Passengers get off at many delivery spots to explore the neighborhoods, and the vessel also makes unscheduled stops at isolated beaches known to very few people. "We pull up, drop the ramp, and our passengers go hiking on a trail through the rain forest," Adams said.

"We send some experienced crew members with them and encourage them to make lots of noise. They are walking through one of the most populated areas on Earth for grizzly bears.

"It's a lot more fun to see grizzlies from the boat than it is to meet one in the woods," Adams said.

And they often spot bears, both grizzly and black bears, when cruising up the magnificent Knight Inlet, an 80-mile-long fjord.
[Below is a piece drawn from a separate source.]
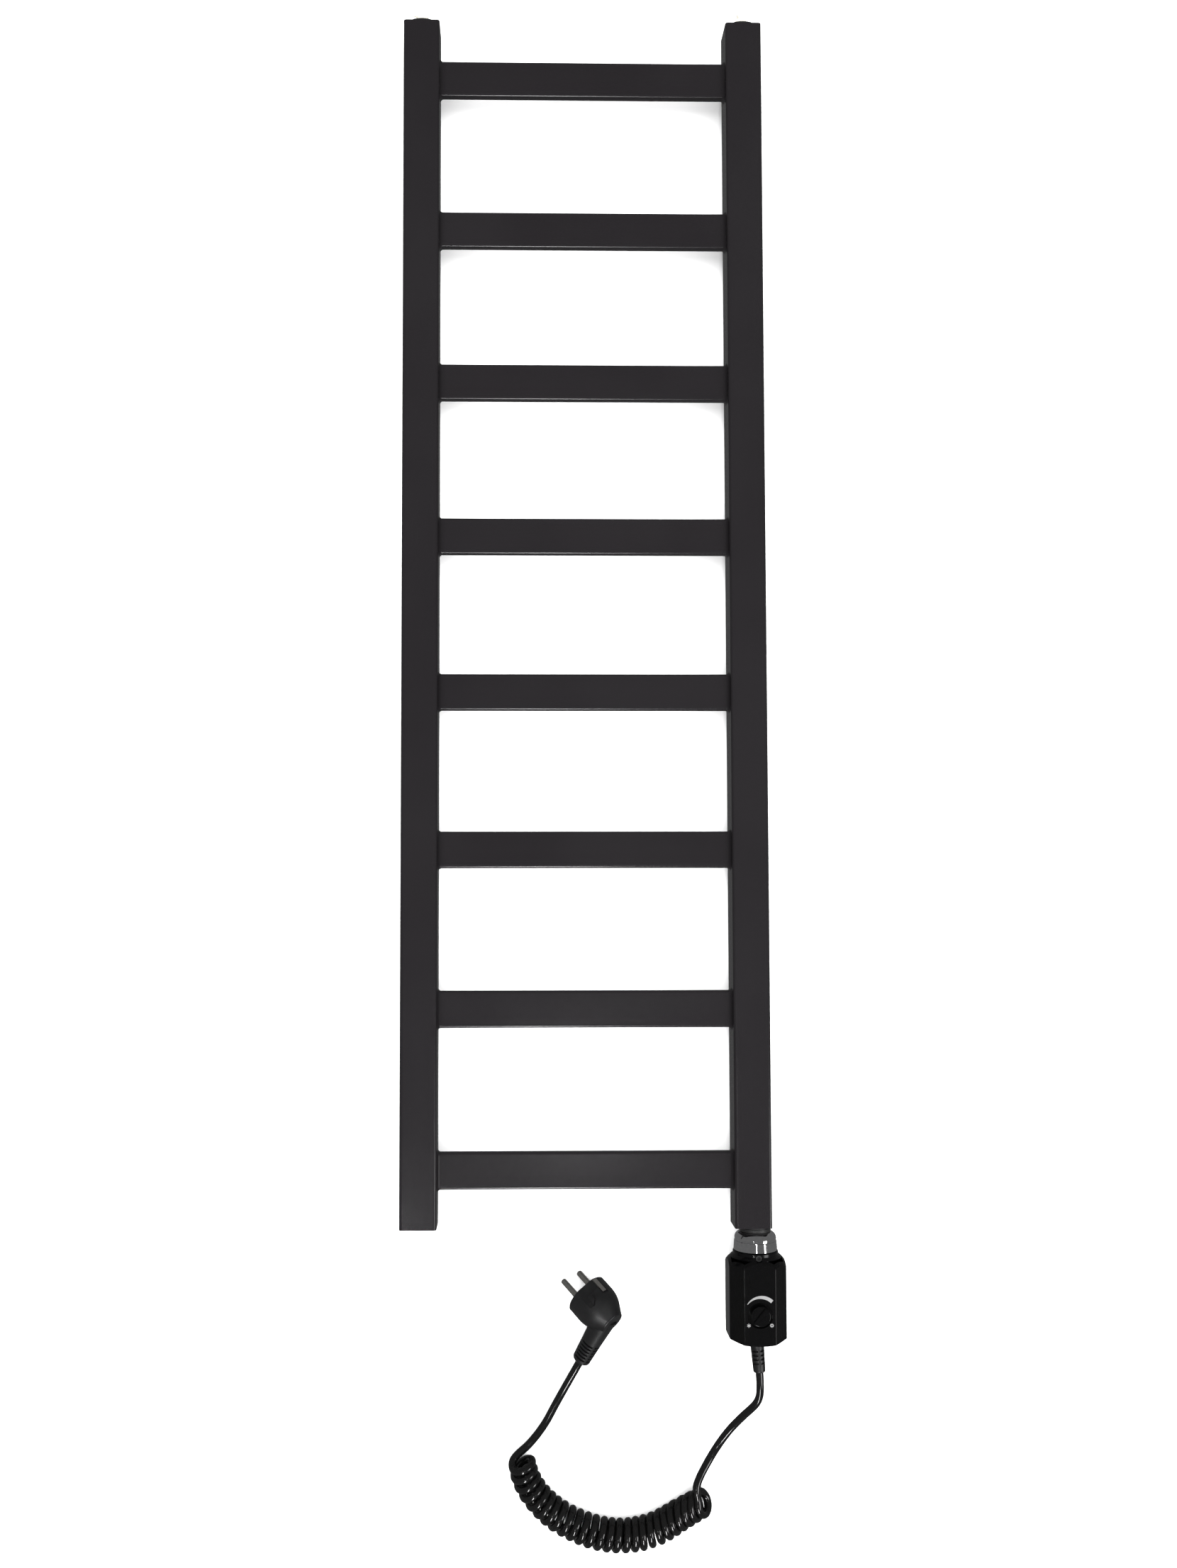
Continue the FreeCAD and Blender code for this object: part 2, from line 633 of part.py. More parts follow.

The towering Coast Range Mountains soar up from the water's edge. Waterfalls plunge 800 feet down the sheer cliff walls. The Great Bear Rainforest stretches from Knight Inlet, midway up the British Columbian coast, to Alaska. It is the largest tract of contiguous ancient temperate rain forest left on Earth.

For Betty Brown, the ship's cook, it can be frustrating to serve her gourmet meals while cruising in this spectacular fjord. They are delicious but often disrupted by an announcement from the wheelhouse: "Bear off the port bow" or "Orcas dead ahead."

Passengers are welcome up in the wheelhouse at all times. Try that on a cruise ship with 4,500 passengers.

They sleep in six functional staterooms, three with forward-facing windows (so passengers can watch the crew unload a bulldozer at 2 a.m. from their island awash in floodlights into the pitch blackness of the still forest).

"Keep in mind this is a working boat. But our passengers tend to be adventurous people who are looking for something different and are happy to go with the flow." No pets, no smoking, no kids.

Three of the staterooms have bunk beds, and three have twin beds. The passengers share four washrooms and two shower rooms, separate from the six crew members.

You eat with the captain and his crew. Meals are served in the library, which has an excellent selection of books about the British Columbian coast -- not that you have to read about it. You'll be living it on one of the most unusual cruises there is.